===== Dataset section =====

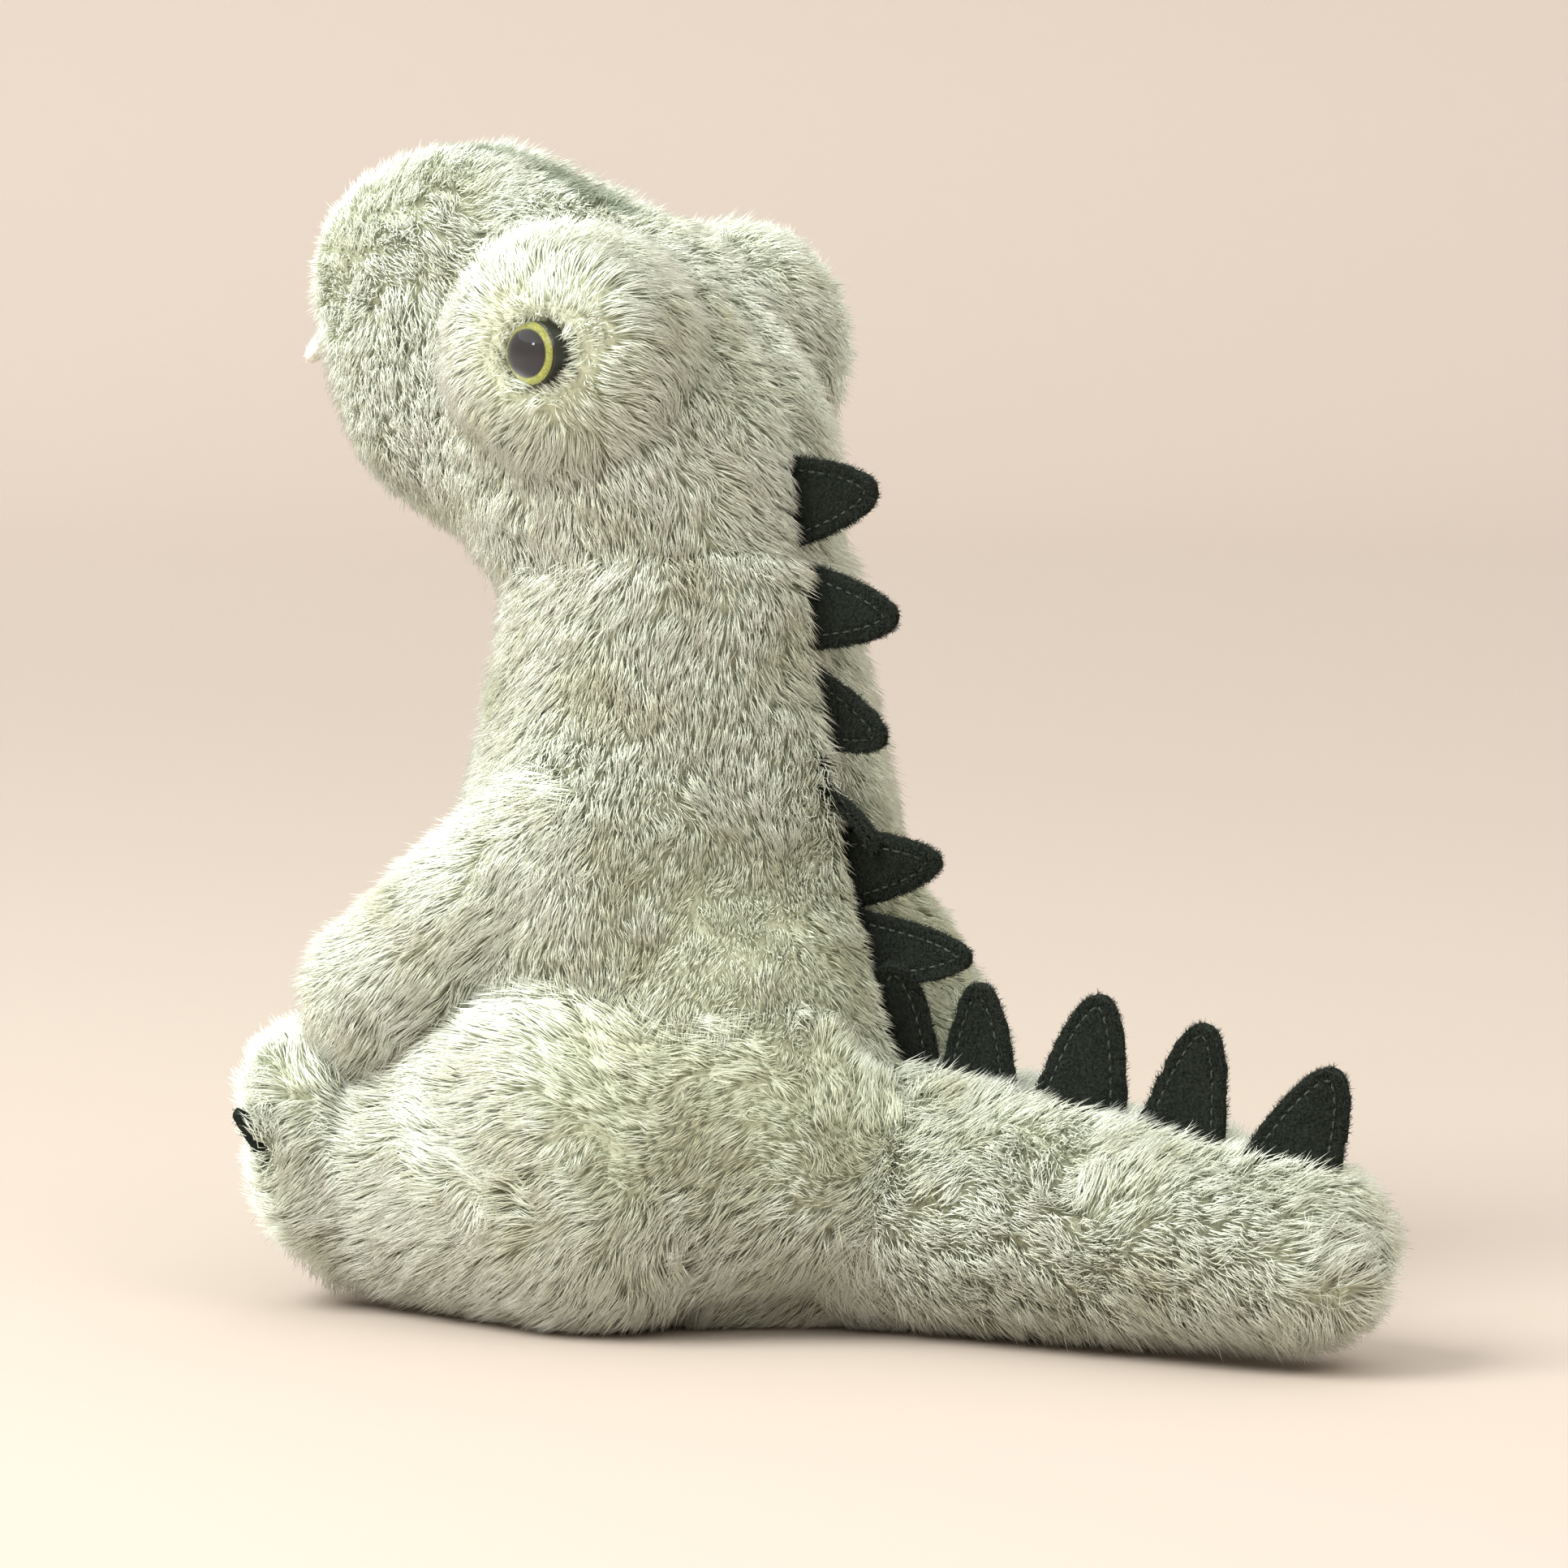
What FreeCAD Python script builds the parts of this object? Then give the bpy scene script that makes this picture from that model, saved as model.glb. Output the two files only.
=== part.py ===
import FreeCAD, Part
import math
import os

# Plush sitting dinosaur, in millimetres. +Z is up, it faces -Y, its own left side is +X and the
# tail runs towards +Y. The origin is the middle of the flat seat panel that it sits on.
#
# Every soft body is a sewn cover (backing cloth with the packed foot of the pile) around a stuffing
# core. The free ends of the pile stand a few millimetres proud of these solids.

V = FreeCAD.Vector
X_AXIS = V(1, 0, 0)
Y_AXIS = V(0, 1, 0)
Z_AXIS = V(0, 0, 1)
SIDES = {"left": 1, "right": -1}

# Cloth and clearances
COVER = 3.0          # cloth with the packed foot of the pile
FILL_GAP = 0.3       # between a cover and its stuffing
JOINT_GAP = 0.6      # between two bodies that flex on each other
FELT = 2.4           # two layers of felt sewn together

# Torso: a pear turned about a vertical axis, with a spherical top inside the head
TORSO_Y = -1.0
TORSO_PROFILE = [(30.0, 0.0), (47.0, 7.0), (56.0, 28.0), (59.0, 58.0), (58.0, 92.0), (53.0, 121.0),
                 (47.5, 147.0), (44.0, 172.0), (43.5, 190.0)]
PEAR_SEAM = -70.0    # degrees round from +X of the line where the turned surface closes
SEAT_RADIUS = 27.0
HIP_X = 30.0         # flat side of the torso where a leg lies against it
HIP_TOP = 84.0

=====

Give only the number of lines in the listing above that include the string "from".

2